Too few documents per folder will reduce the quality of the training.
Too many documents per folder and the training will take a lot of time.

Ideally, the AI should always receive the same number of documents for each folder.
For example, if there are a few folders with approx. 500 assignments and many folders with approx. 50 assignments.
Then the value should be set to 50 so that training can be balanced and better results can be achieved.
The limit value here is a maximum of 1,000 documents.
If the number in a folder is higher, 1,000 documents are randomly selected from this folder.

  • Min. # documents required for training

What is the minimum number of documents that must be in the folder for them to be used in training?
If there are only 3 documents in a folder, for example, the AI will not be able to draw any good conclusions from them.
A minimum value of 10 documents must be specified.
If the number in a folder is smaller, these folders/documents are not used.

  • Min. confidence level

"Confidence Level" (in per cent) describes how confident the AI is with the assignment.
Everything below the minimum value ends up in the "unclassifiable" folder.
This is defined later in the automatic classification.

  • Folder

Here you can define which folders are used for training.
The "automatic classification" will later make the assignments in these folders.
A maximum of 500 folders can be selected.

  • Data

Here you define which data the AI receives for the training:
Title, Summary, Claims, Description, IPC, CPC
If Description is selected, the AI receives significantly more data for training.
This will also have a corresponding effect on the training time.

  • Status

The current status of the classifier is displayed here:

"Training required"
After the classifier has been created, training is required.

"Training"
The classifier is currently being trained.
During training, automatic classifications that use this classifier cannot be executed.

"Ready"
The classifier is ready for use in an automatic classification.
This also means that the last training session was carried out successfully.

"Error"
An error has occurred.
Successful training is a prerequisite for use in automatic classification.

  • Last training

This shows when the last (successful) training session was carried out.

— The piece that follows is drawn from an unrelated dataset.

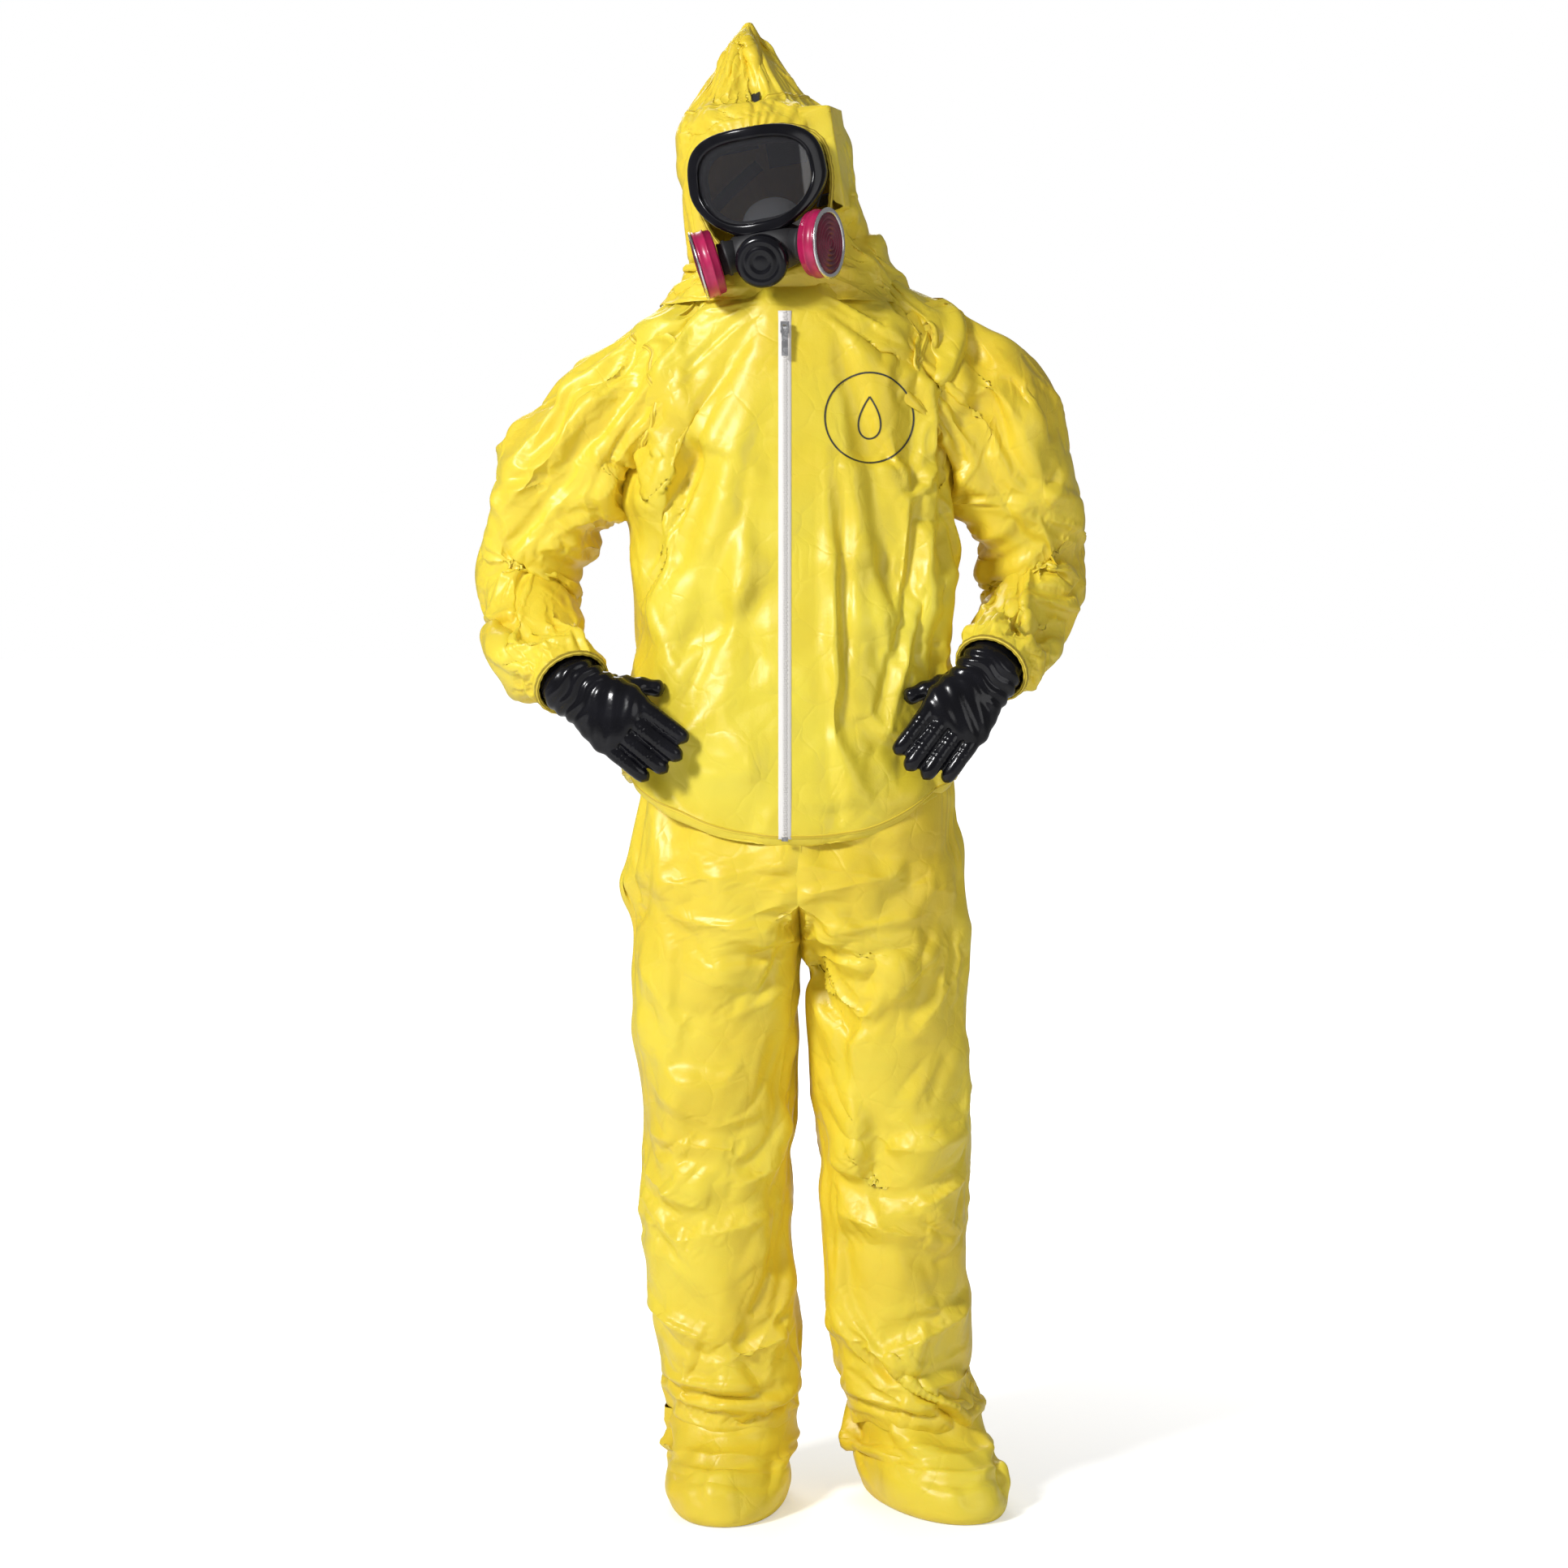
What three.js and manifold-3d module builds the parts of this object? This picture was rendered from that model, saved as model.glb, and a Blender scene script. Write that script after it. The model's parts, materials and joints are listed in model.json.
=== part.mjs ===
// A chemical protective suit: a hooded coverall with attached socks, gloves and a full-face respirator.
// Millimetres, +Z up, the front looks along -Y. "right" and "left" are the wearer's, so right is -X.
// The suit keeps the stance it is worn in: hands on the hips, head turned a little to the right.
import * as THREE from "three";
import { mergeVertices } from "three/addons/utils/BufferGeometryUtils.js";
import Module from "manifold-3d";

const wasm = await Module();
wasm.setup();

// ---------- driving dimensions ----------
const clothWall = 2.4; // laminated cloth with its seam allowance
const seamGap = 1; // between panels that are sewn together
const foldGap = 3.5; // between a fold of loose cloth and the panels it joins
const sides = 16; // round sections are drawn with this many sides

const jacket = {
  centreX: 11, halfWidth: 212, backDepth: 124,
  hemHeight: 938, hemDip: 76, shoulderHeight: 1538, neckHeight: 1578,
  frontAtShoulder: 112, frontSlope: 0.077, neckHalfWidth: 122, neckSetBack: 56,
};
const armhole = { radius: 97, height: 1430 };
const trousers = {
  centreX: 19, hipHalfWidth: 222, frontDepth: 140, backDepth: 122, crotchHeight: 740, stubTop: 860,
};
const sleeve = { upperRadius: 80, elbowRadius: 71, lowerRadius: 57, cuffRadius: 50, slant: 0.85 };
const zip = { tapeWidth: 20, tapeThick: 1.2, coilWidth: 4, coilThick: 1.6, slack: 0.6, pullLength: 32 };
const mask = {
  halfWidth: 83, halfHeight: 62, centreHeight: 111, front: -136, bendRadius: 125,
  frameWide: 11, frameDeep: 16, lensThick: 2.6, clearance: 1.2, cheekTaper: 0.34,
};
const hood = { height: 322, faceHeight: 180.32, besideMask: 23, crownSeam: 234 };
const hoodHalfWidth = mask.halfWidth + mask.frameWide + hood.besideMask;
const cartridge = { radius: 43, canDepth: 25, capDepth: 9, rimWidth: 6, forward: 14, down: 8 };
const headRise = cartridge.radius - 29; // over the neckline, so that the cartridges pass the jacket
const exhaust = { radius: 33, depth: 16, height: 5, reach: -146, down: 14 };
const port = { radius: 20, bore: 14, start: 42, length: 16 };
const flap = { thick: 0.8, clearance: 1.2, travel: 2 };
const glove = {
  wall: 2.2, palmHalfWidth: 46, palmHalfDepth: 19, palmLength: 92, wristRadius: 32, cuffDepth: 44,
};
const sock = { height: 118, wall: 2.4 };
const elastic = { width: 9, thick: 3 };

const suit = new THREE.Group();
suit.position.set(-1, 27, 0); // puts the origin under the middle of the suit's outline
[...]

The current status can be retrieved using the Refresh button:
AI classifier Status refresh.jpg

As soon as the classifier has finished training (status "Ready"), it can be used in an automatic classification.

Training statistics

Evaluation of the last training run.
AI classifier Status analysis.jpg

Further information on the terms Precision, F1Score and Recall:
https://en.wikipedia.org/wiki/Precision_and_recall

Limitations

In total (across all folders used in the classifier), a maximum of 10,000 patents are used for training.
If there are more than 10,000 patents in the folders, these are reduced proportionally.
If a folder is then below the minimum number of patents, the selected patents are increased to the minimum number.
This means that the limit is not exactly 10,000.


Automatic classification

AI automatic classification.jpg

The following settings are available for automatic classification:

  • Activate

Here you can specify whether classification is to be carried out automatically.
This option can be used to quickly stop an active automatic classification in the event of problems.

  • Name
  • Monitored folders

The "Incoming folders" are defined here.
All patents in these folders are then classified by the AI.
And, logically, all patents that are assigned to these folders in the future.

Not to be confused with the folders of the classifier:
The folders into which the AI classifies/assigns the patents are defined in the classifier.

  • Non-classifiable" folder

All patents that cannot be classified by the AI are assigned here.

  • Classifier

The previously created classifier is selected here.

  • Status

"idle" - automatic classification is currently not running.
"running" - automatic classification is currently running.

  • Last checked on

The system regularly checks whether "new" patents are available for automatic classification.
If "new" patents are available, automatic classification is started.
The date indicates when a check was last carried out.
A check can also be triggered manually using the "Execute" button.


A classifier can theoretically be used for several automatic classifications.
An example of this:

There are several vehicle types that are monitored and should then be assigned to a technology tree:
"1, vehicle types" -> "bicycle" and "motorbike"

There is a folder structure or technology tree in which all vehicle types (vehicles with 2 wheels) are to be assigned:
"2, two wheel technologies"

However, the hits that the AI cannot classify should be saved separately.
For this reason, an automatic classification is created for "bicycle" and "motorbike".
In this case, however, the classifier only needs to be created once.

Limitations

A maximum of 5,000 hits/patents can be classified in one run.

If there are more than 5,000, automatic classification is not carried out and is deactivated.
If the run is triggered manually, a corresponding warning is displayed.
If the run is then started anyway, only up to 5,000 patents are classified.

Patents that have been classified in a run do not have to be removed from the input folder.
They are recognised as already classified in the next run and are not classified again.
To have one or more patents reclassified, they must be removed from the folder and then reassigned.
This reassignment means that they are no longer recognised as already classified.